There was a lot to like about the show for boomers; girls thought Davy was cute and hung up posters of him on their bedroom walls, while boomer boys bought models of the Monkeemobile. Then there was the music. Fifty years later, boomers can still sing more of The Monkees theme song than they can of Auld Lang Syne! Mister Boomer’s sister was partial to Daydream Believer and I Want to be Free, while Mister B liked (I’m not Your) Stepping Stone, A Little Bit Me A Little Bit You and Valleri. His mother was a fan of Last Train to Clarksville.

It was only years later that Mister Boomer could fully appreciate the artistry — if one can call it that — of their performances and that of their fellow actors on that show. It wasn’t until the 1990s that Mister B saw an episode in color!

Did you watch The Monkees on TV during its original run, boomers?

*Quote appears in Mutant Monkees Meet the Masters of the Multimedia Manipulation Machine! by Davy Jones and Alan Green; Click! Publishing, 1992

Boomers Watched Scary Weekend Late-Night TV Programs

At the beginning of the Baby Boom, television broadcasting expanded to make boomers the first TV generation. By 1955, half of all U.S. homes owned a TV, so the next issue for broadcasters was to fill the programming day. From the early days of four-hour prime time broadcasting (8 p.m. to 11 p.m.), the burgeoning networks had grown the broadcast day to twenty hours, signing off the air at 2 a.m.

The dilemma broadcasters faced was what to put on the air after 11 p.m. on weekends, when most people (and all good Baby Boom children!) were already in bed. While the networks experimented with late-night programming during the week (i.e., Broadway Open House in 1950, The Tonight Show in 1952), it wasn’t as lucrative to them in terms of advertiser sponsorship. For the most part, late-night broadcasting was left up to locally-owned stations.
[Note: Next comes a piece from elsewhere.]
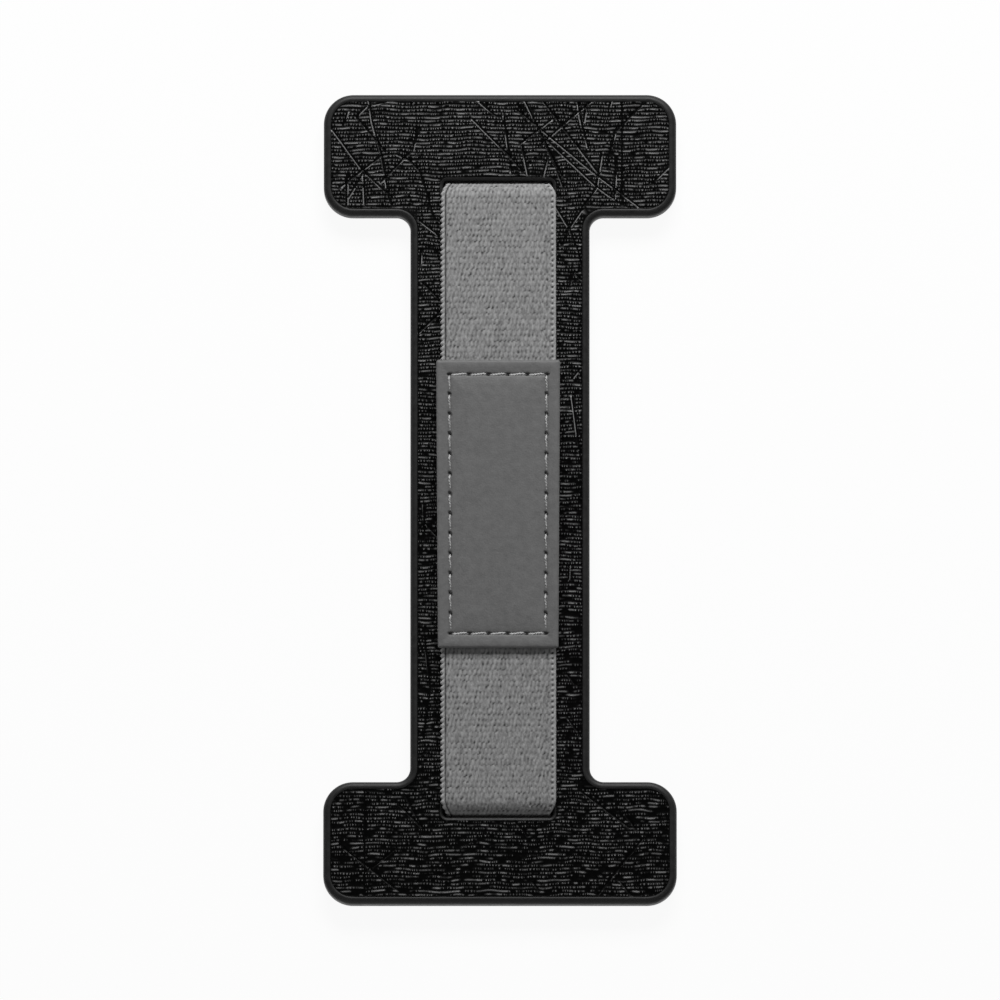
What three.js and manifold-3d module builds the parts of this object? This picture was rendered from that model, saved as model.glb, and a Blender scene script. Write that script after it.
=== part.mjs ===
// Tablet hand strap: a moulded plate that sticks to the back of a tablet, with an elastic
// band through two slots and a leather patch sewn to the band.
// Millimetres. +Z points away from the tablet, +Y runs along the strap, and the origin is
// the middle of the adhesive face.
import * as THREE from "three";
import { mergeVertices } from "three/addons/utils/BufferGeometryUtils.js";
import Module from "manifold-3d";

const wasm = await Module();
wasm.setup();

// Driving dimensions of the plate
const PLATE_LENGTH = 176;
const PLATE_WIDTH = 76;
const PLATE_THICKNESS = 4.1;
const BAR_LENGTH = 26.5;
const STEM_WIDTH = 38.6;
const OUTER_CORNER = 6.4;
const INNER_FILLET = 3;
const SHOULDER_RADIUS = 1.2;
const UNDERSIDE_BREAK = 0.4;
const CREST_WIDTH = 0.3;
const FIELD_SINK = 0.12;
const RIM_WALL = 1.6;

// Driving dimensions of the adhesive
const PAD_THICKNESS = 1;
const PAD_PROUD = 0.3;
const PAD_CLEARANCE = 0.3;

// Driving dimensions of the elastic band
const BAND_WIDTH = 25;
const BAND_NECK = 22.4;
const BAND_SHIFT = -0.4;
const BAND_THICKNESS = 1.3;
const NECK_REACH = 4;
const BEND_INSET = 22.6;
const UPPER_BEND = 3;
const LOWER_BEND = 1.3;
const DIVE_ANGLE = THREE.MathUtils.degToRad(80);
const TAIL_LENGTH = 13;
const ARCH_RISE = 1.2;
const LEFT_SELVEDGE = 1.1;
const RIGHT_SELVEDGE = 0.8;
const SELVEDGE_GROOVE = 0.3;
const GROOVE_DEPTH = 0.2;

// Clearances round the band
const RUN_CLEARANCE = 0.3;
const SIDE_CLEARANCE = 0.6;
const POCKET_CLEARANCE = 0.3;
const OUTER_LIP = 1.1;
const SLOT_CORNER = 0.9;

// Driving dimensions of the patch and its seam
const PATCH_LENGTH = 62.5;
const PATCH_WIDTH = 26.3;
const PATCH_SHIFT = -1.7;
const PATCH_THICKNESS = 1.1;
const PATCH_CORNER = 0.5;
const PATCH_GAP = 0.15;
const PATCH_EDGE = 0.25;
const FLANGE_CURL = 0.15;
const SEAM_VALLEY = 0.2;
const PILLOW_RISE = 0.25;
const SEAM_INSET_SIDE = 2.8;
const SEAM_INSET_END = 3.1;
const STITCH_LENGTH = 4.3;
const THREAD_DIAMETER = 0.5;
const THREAD_SEAT = 0.05;
const THREAD_LEG = 0.4;
const HOLE_CLEARANCE = 0.15;
const LOCK_GAP = 0.3;

// Fineness of the facets
const CORNER_STEPS = 4;
const ROUNDING_STEPS = 4;
const ARCH_STATIONS = 8;
const BEND_STATIONS = 5;
const PATCH_STATIONS = 12;
const THREAD_SIDES = 5;
const HOLE_STEPS = 2;
const HOLE_OVERRUN = 4;

// Heights worked out from the layers
const RECESS_TOP = PAD_THICKNESS;
const RIM_UNDERSIDE = PAD_PROUD;
const FACE = RIM_UNDERSIDE + PLATE_THICKNESS;
const POCKET_TOP = RECESS_TOP + BAND_THICKNESS + POCKET_CLEARANCE;
const INNER_LIP = UPPER_BEND - BAND_THICKNESS / 2 - RUN_CLEARANCE;
const SLOT_NOSE = LOWER_BEND - BAND_THICKNESS / 2 - POCKET_CLEARANCE;
const QUARTER = Math.PI / 2;

// A three.js geometry as a closed solid that can be joined and cut.
function toSolid(geometry) {
  const bare = new THREE.BufferGeometry();
  bare.setAttribute("position", geometry.getAttribute("position"));
  bare.setIndex(geometry.index);
  const merged = mergeVertices(bare, 1e-4);
  const mesh = new wasm.Mesh({
    numProp: 3,
    vertProperties: new Float32Array(merged.attributes.position.array),
    triVerts: new Uint32Array(merged.index.array),
  });
  return new wasm.Manifold(mesh);
}

// A solid as a three.js geometry.
function toGeometry(solid) {
  const mesh = solid.getMesh();
  const geometry = new THREE.BufferGeometry();
  const positions = new THREE.BufferAttribute(mesh.vertProperties, 3);
  geometry.setAttribute("position", positions);
  geometry.setIndex(new THREE.BufferAttribute(mesh.triVerts, 1));
  geometry.computeVertexNormals();
  return geometry;
}

// Six times the volume that the triangles enclose, negative where they face inwards.
function signedVolume(points, faces) {
  let sum = 0;
  for (const [a, b, c] of faces) {
    sum += points[a].dot(new THREE.Vector3().crossVectors(points[b], points[c]));
  }
  return sum;
}

// The triangles that close a ring of points, all turned so that they run along the ring's
// own order, or against it.
function capFaces(ring, flatten, offset, along) {
  const flat = THREE.ShapeUtils.triangulateShape(ring.map(flatten), []);
  const faces = flat.map((face) => face.map((i) => i + offset));
  const first = (face) => face.some((a, i) => a === offset && face[(i + 1) % 3] === offset + 1);
  return faces.some(first) === along ? faces : faces.map(turned);
}

// A closed body through rings that have as many points each. The ends are capped, or the
// last ring joins the first one.
function loft(rings, { closed = false, flatten = fromAbove } = {}) {
  const count = rings[0].length;
  const points = rings.flat();
  const faces = [];
  const spans = closed ? rings.length : rings.length - 1;
  for (let i = 0; i < spans; i++) {
    const here = i * count;
    const next = ((i + 1) % rings.length) * count;
    for (let j = 0; j < count; j++) {
      const k = (j + 1) % count;
      faces.push([here + j, here + k, next + k]);
      faces.push([here + j, next + k, next + j]);
    }
  }
  if (!closed) {
    faces.push(...capFaces(rings[0], flatten, 0, false));
    faces.push(...capFaces(rings.at(-1), flatten, (rings.length - 1) * count, true));
  }
  const outward = signedVolume(points, faces) > 0 ? faces : faces.map(turned);
  const geometry = new THREE.BufferGeometry().setFromPoints(points);
  geometry.setIndex(outward.flat());
  return geometry;
}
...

The cheapest way for them to fill the time was by airing old movies.

As the 1950s became the 1960s, many stations were airing syndicated segments of movies from the horror genre on weekends in the time between midnight and 2 a.m. Some had a voiceover actor to introduce the film, then disappear until there was a commercial break or the film ended — whichever came first since it was difficult to sell late-night ad space. Most had a local host or hostess who was often dressed as a ghoul, vampire or monster themselves to introduce the movie of the night. While the hosts may have been adept at slapstick and schlock with a distinct feeling of improvised scripting, the movies were from Hollywood — often B movies but also top-rated films like Dracula, Frankenstein and The Mummy. Various regional favorite hosts emerged (such as Vampira on the West Coast).

Their success drew copy cats from other regions, to the point that several used the same titles for their programs even though each region generated their own content on either end of the movie being aired. Some of these program titles included Nightmare Theater, Creature Features, Chiller Theater and the most famous of them all, Shock Theater. Shock Theater became synonymous with the genre, so much so that the title is now considered a generic name for programs airing late-night movies from classic horror films of the 1930s and ’40s to the sci-fi and Japanese monster movies of the ’50s and ’60s.

Shock Theater began as a syndicated package of Universal/Screen Gems classics. The originally syndicated package ran from 1957 to ’59. There was a version of the movie package under the umbrella title of Shock! airing until the 1980s. Mister Boomer and his siblings were in bed long before the shows came on, though his father was a late-night TV watcher/sleeper. Mister B, a light sleeper, would wake up when the TV broadcast ended and white noise filtered into his bedroom down the hall. He’d turn off the TV and shut the light, then head back to bed.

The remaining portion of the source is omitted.